As for other games, Red Orchestra 2 has both ballistics and adjustable sights on almost everything, as was the norm in WW2. It’s usually not very relevant to the gameplay, since game’s combat is generally within 200 meters, but if you’re trying to, say, slip a shot over the top of a wheel of a train car, it can start to matter. I could see some machine gun arcing area fire at kilometer-plus ranges coming into play if any really huge third-party maps come out.

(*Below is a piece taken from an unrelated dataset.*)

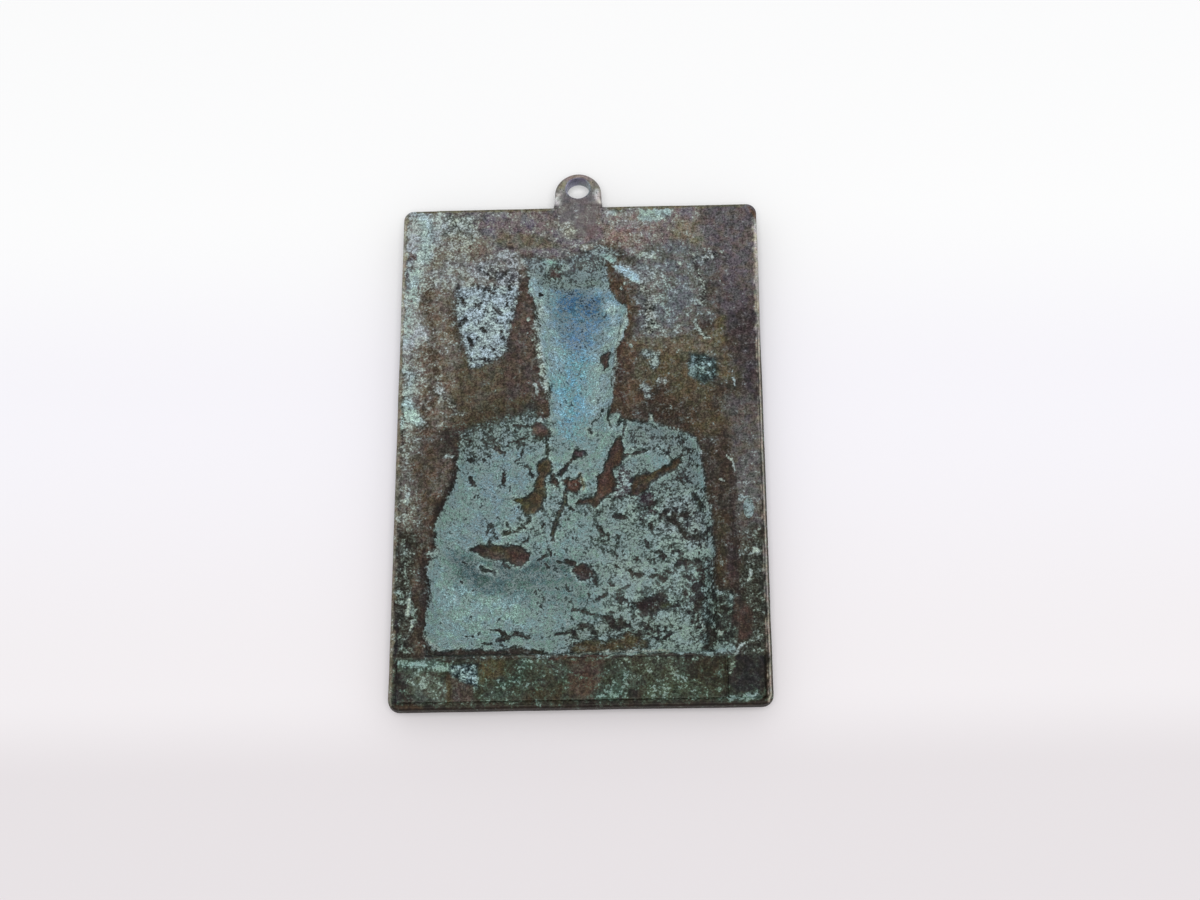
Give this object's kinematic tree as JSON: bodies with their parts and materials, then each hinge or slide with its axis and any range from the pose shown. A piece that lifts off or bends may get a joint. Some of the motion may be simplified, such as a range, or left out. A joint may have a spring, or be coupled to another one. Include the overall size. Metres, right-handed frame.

Not always true. For example, I remember shotgun sniping being a thing in the first *CounterStrike *- because while all *other *guns besides sniper rifles would always automatically generate small deviations from the aimpoint that would get larger the longer you held the trigger or the more you moved while shooting, and shotgun pellets were also dispersing around at random, due to a quirk in the code there would always be one central pellet that travelled straight and true exactly where you were aiming. And since headshots pretty much instakilled in that game unless the target had bought a helmet, well… shotgun sniping
Counterstrike doesn’t have iron sights anyway, just a user interface crosshair that is the actual bullet trace. Naturally, there’s not going to be any error there. It’s a completely different design from aiming using a potentially free-floating weapon model that, depending on how the developers implemented it, may or may not even be directly connected to the game’s actual bullet trace.